▶ **The task**: Render the following material again verbatim, leaving nothing out.
-- Start of Data excerpt --
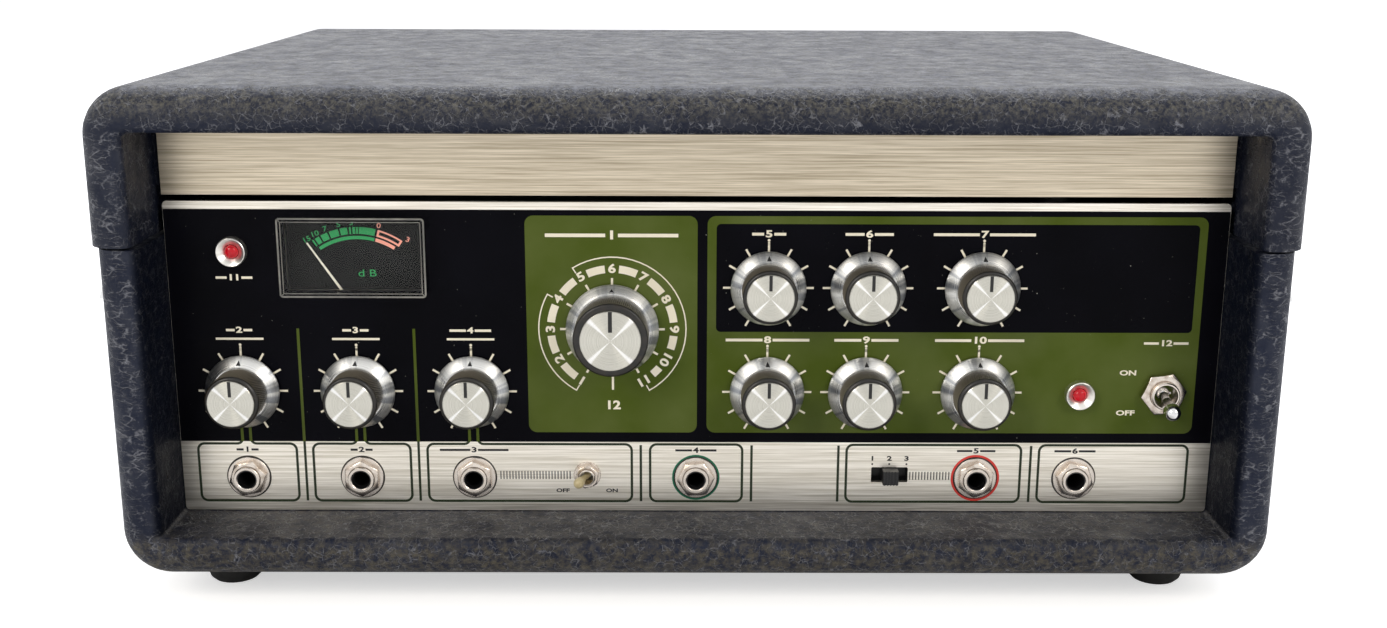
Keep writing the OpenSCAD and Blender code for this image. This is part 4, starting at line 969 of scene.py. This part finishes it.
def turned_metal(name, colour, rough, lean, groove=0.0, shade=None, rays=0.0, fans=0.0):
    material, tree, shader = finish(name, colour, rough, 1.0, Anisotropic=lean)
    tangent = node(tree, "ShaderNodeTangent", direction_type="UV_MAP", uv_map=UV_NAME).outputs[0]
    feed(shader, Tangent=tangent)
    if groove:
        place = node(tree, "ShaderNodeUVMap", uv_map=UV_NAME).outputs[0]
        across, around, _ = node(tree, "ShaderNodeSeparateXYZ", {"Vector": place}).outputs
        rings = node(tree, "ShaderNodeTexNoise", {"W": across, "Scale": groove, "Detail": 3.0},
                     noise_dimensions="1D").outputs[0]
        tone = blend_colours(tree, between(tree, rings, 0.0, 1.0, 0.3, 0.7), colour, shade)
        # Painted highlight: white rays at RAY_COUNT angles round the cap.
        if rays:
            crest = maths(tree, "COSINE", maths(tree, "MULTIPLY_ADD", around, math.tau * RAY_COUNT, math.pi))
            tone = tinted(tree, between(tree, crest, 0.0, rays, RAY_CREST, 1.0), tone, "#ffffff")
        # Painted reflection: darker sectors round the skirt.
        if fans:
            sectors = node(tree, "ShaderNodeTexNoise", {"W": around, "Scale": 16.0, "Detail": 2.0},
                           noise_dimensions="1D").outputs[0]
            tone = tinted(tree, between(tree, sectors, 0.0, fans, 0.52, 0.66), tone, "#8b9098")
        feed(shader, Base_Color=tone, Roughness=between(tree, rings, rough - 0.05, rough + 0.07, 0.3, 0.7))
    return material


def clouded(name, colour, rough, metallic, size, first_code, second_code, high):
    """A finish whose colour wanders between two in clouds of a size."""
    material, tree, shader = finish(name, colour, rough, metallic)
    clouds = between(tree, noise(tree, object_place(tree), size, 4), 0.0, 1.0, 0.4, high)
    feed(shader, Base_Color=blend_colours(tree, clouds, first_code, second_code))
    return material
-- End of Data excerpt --
▶ **The result**:
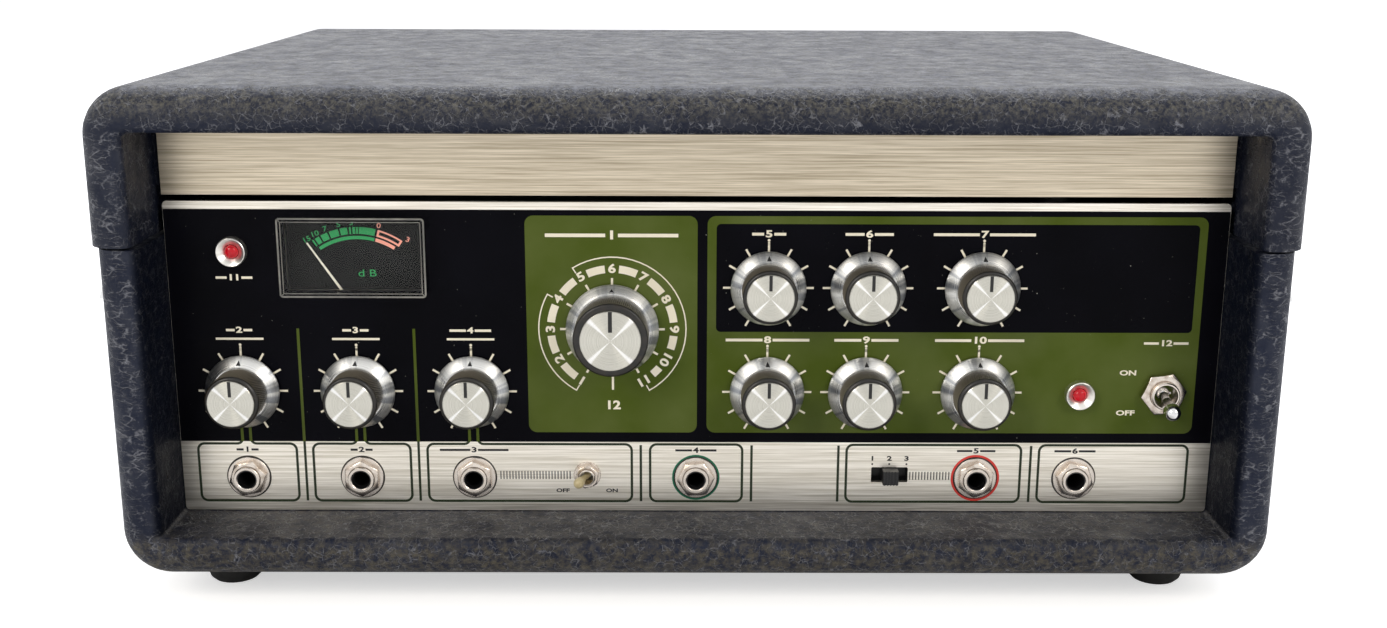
Keep writing the OpenSCAD and Blender code for this image. This is part 4, starting at line 969 of scene.py. This part finishes it.
def turned_metal(name, colour, rough, lean, groove=0.0, shade=None, rays=0.0, fans=0.0):
    material, tree, shader = finish(name, colour, rough, 1.0, Anisotropic=lean)
    tangent = node(tree, "ShaderNodeTangent", direction_type="UV_MAP", uv_map=UV_NAME).outputs[0]
    feed(shader, Tangent=tangent)
    if groove:
        place = node(tree, "ShaderNodeUVMap", uv_map=UV_NAME).outputs[0]
        across, around, _ = node(tree, "ShaderNodeSeparateXYZ", {"Vector": place}).outputs
        rings = node(tree, "ShaderNodeTexNoise", {"W": across, "Scale": groove, "Detail": 3.0},
                     noise_dimensions="1D").outputs[0]
        tone = blend_colours(tree, between(tree, rings, 0.0, 1.0, 0.3, 0.7), colour, shade)
        # Painted highlight: white rays at RAY_COUNT angles round the cap.
        if rays:
            crest = maths(tree, "COSINE", maths(tree, "MULTIPLY_ADD", around, math.tau * RAY_COUNT, math.pi))
            tone = tinted(tree, between(tree, crest, 0.0, rays, RAY_CREST, 1.0), tone, "#ffffff")
        # Painted reflection: darker sectors round the skirt.
        if fans:
            sectors = node(tree, "ShaderNodeTexNoise", {"W": around, "Scale": 16.0, "Detail": 2.0},
                           noise_dimensions="1D").outputs[0]
            tone = tinted(tree, between(tree, sectors, 0.0, fans, 0.52, 0.66), tone, "#8b9098")
        feed(shader, Base_Color=tone, Roughness=between(tree, rings, rough - 0.05, rough + 0.07, 0.3, 0.7))
    return material


def clouded(name, colour, rough, metallic, size, first_code, second_code, high):
    """A finish whose colour wanders between two in clouds of a size."""
    material, tree, shader = finish(name, colour, rough, metallic)
    clouds = between(tree, noise(tree, object_place(tree), size, 4), 0.0, 1.0, 0.4, high)
    feed(shader, Base_Color=blend_colours(tree, clouds, first_code, second_code))
    return material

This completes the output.